* **STATED PROBLEM**
Wherever the string "joints" appears, copy the whole line.

* **RAW RECORDS**
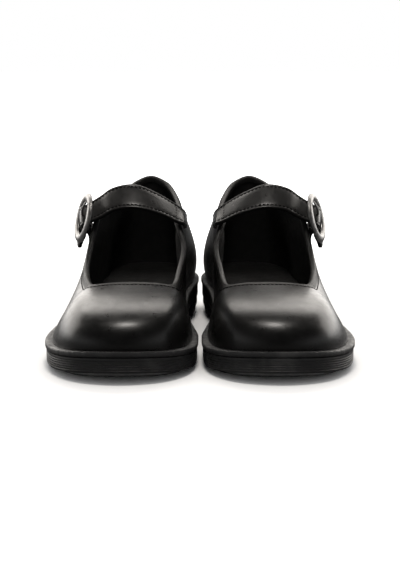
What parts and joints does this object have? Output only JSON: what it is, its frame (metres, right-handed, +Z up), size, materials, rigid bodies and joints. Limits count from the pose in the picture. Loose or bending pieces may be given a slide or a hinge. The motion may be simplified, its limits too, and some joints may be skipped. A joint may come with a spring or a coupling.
{
  "type": "strapped tap shoes",
  "caption": "Black leather bar shoes with a round side buckle on the instep strap, blunt toe, thick welted sole and screwed toe and heel tap plates, standing side by side.",
  "frame": {"origin": "centre of the pair's footprint on the floor", "axes": "+Z up, -Y towards the toes, +X towards the wearer's left"},
  "size_m": [0.1996, 0.2676, 0.1059],
  "materials": {
    "upper_leather": "smooth black calf with a soft polished shine",
    "sole_rubber": "matt black, fine horizontal striations on the edge",
    "welt_rubber": "matt black with small transverse nicks",
    "lining_leather": "matt black lining",
    "sock_leather": "matt black sock liner",
    "stiffener": "impregnated stiffener sheet",
    "insole_board": "fibre board",
    "cork": "granulated cork filler",
    "shank_steel": "tempered steel strip",
    "buckle_metal": "satin silver-coloured die casting",
    "tap_metal": "cast aluminium tap plate with scuffs",
    "screw_steel": "bright zinc-plated steel"
  },
  "bodies": {
    "left_shoe": {"left_outsole": "sole_rubber", "left_heel_block": "sole_rubber", "left_heel_top_lift": "sole_rubber", "left_welt": "welt_rubber", "left_bottom_filler": "cork", "left_shank": "shank_steel", "left_insole_board": "insole_board", "left_sock_liner": "sock_leather", "left_vamp": "upper_leather", "left_quarter_lateral": "upper_leather", "left_quarter_medial": "upper_leather", "left_back_stay": "upper_leather", "left_lining": "lining_leather", "left_toe_puff": "stiffener", "left_heel_counter": "stiffener", "left_topline_binding": "upper_leather", "left_toe_tap": "tap_metal", "left_heel_tap": "tap_metal", "left_toe_tap_screw_1": "screw_steel", "left_toe_tap_screw_2": "screw_steel", "left_toe_tap_screw_3": "screw_steel", "left_heel_tap_screw_1": "screw_steel", "left_heel_tap_screw_2": "screw_steel", "left_heel_tap_screw_3": "screw_steel"},
    "left_strap": {"left_strap": "upper_leather", "left_strap_lining": "lining_leather"},
    "left_buckle": {"left_chape": "upper_leather", "left_buckle_frame": "buckle_metal"},
    "left_prong": {"left_buckle_prong": "buckle_metal"},
    "right_shoe": {"right_outsole": "sole_rubber", "right_heel_block": "sole_rubber", "right_heel_top_lift": "sole_rubber", "right_welt": "welt_rubber", "right_bottom_filler": "cork", "right_shank": "shank_steel", "right_insole_board": "insole_board", "right_sock_liner": "sock_leather", "right_vamp": "upper_leather", "right_quarter_lateral": "upper_leather", "right_quarter_medial": "upper_leather", "right_back_stay": "upper_leather", "right_lining": "lining_leather", "right_toe_puff": "stiffener", "right_heel_counter": "stiffener", "right_topline_binding": "upper_leather", "right_toe_tap": "tap_metal", "right_heel_tap": "tap_metal", "right_toe_tap_screw_1": "screw_steel", "right_toe_tap_screw_2": "screw_steel", "right_toe_tap_screw_3": "screw_steel", "right_heel_tap_screw_1": "screw_steel", "right_heel_tap_screw_2": "screw_steel", "right_heel_tap_screw_3": "screw_steel"},
    "right_strap": {"right_strap": "upper_leather", "right_strap_lining": "lining_leather"},
    "right_buckle": {"right_chape": "upper_leather", "right_buckle_frame": "buckle_metal"},
    "right_prong": {"right_buckle_prong": "buckle_metal"}
  },
  "joints": [
    {"name": "right_shoe_slide", "type": "slide", "parent": "left_shoe", "child": "right_shoe", "axis": [-1, 0, 0], "range_m": [0, 0.15]},
    {"name": "left_strap_swing", "type": "hinge", "parent": "left_shoe", "child": "left_strap", "pos_m": [0.01, 0.0069, 0.079], "axis": [0, -1, 0], "range_deg": [0, 85], "deforming": ["left_strap", "left_strap_lining"]},
    {"name": "left_buckle_swing", "type": "hinge", "parent": "left_shoe", "child": "left_buckle", "pos_m": [0.07644, 0.01837, 0.06431], "axis": [-0.2166, 0.8365, 0.5033], "range_deg": [0, 100]},
    {"name": "left_prong_pivot", "type": "hinge", "parent": "left_buckle", "child": "left_prong", "pos_m": [0.07803, 0.00691, 0.08221], "axis": [0.088, 0.7971, 0.5974], "range_deg": [0, 90]},
    {"name": "right_strap_swing", "type": "hinge", "parent": "right_shoe", "child": "right_strap", "pos_m": [-0.01, 0.0069, 0.079], "axis": [0, 1, 0], "range_deg": [0, 85], "deforming": ["right_strap", "right_strap_lining"]},
    {"name": "right_buckle_swing", "type": "hinge", "parent": "right_shoe", "child": "right_buckle", "pos_m": [-0.07644, 0.01837, 0.06431], "axis": [-0.2166, -0.8365, -0.5033], "range_deg": [0, 100]},
    {"name": "right_prong_pivot", "type": "hinge", "parent": "right_buckle", "child": "right_prong", "pos_m": [-0.07803, 0.00691, 0.08221], "axis": [0.088, -0.7971, -0.5974], "range_deg": [0, 90]}
  ]
}
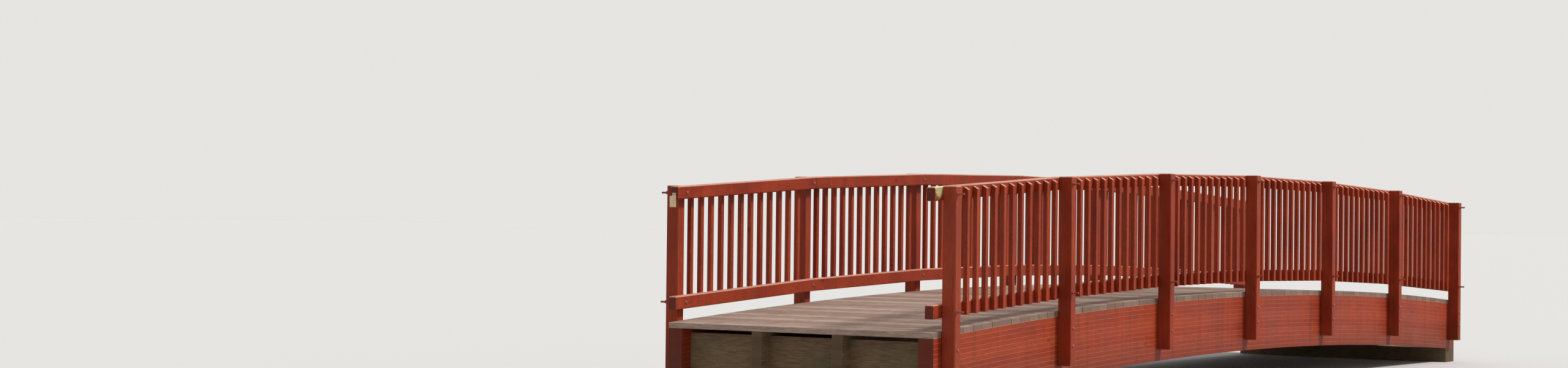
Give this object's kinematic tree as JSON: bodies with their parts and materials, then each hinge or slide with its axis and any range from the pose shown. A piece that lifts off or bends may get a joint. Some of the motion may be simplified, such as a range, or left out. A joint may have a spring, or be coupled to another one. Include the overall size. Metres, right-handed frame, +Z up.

* **THE RESPONSE**
What parts and joints does this object have? Output only JSON: what it is, its frame (metres, right-handed, +Z up), size, materials, rigid bodies and joints. Limits count from the pose in the picture. Loose or bending pieces may be given a slide or a hinge. The motion may be simplified, its limits too, and some joints may be skipped. A joint may come with a spring or a coupling.
  "joints": [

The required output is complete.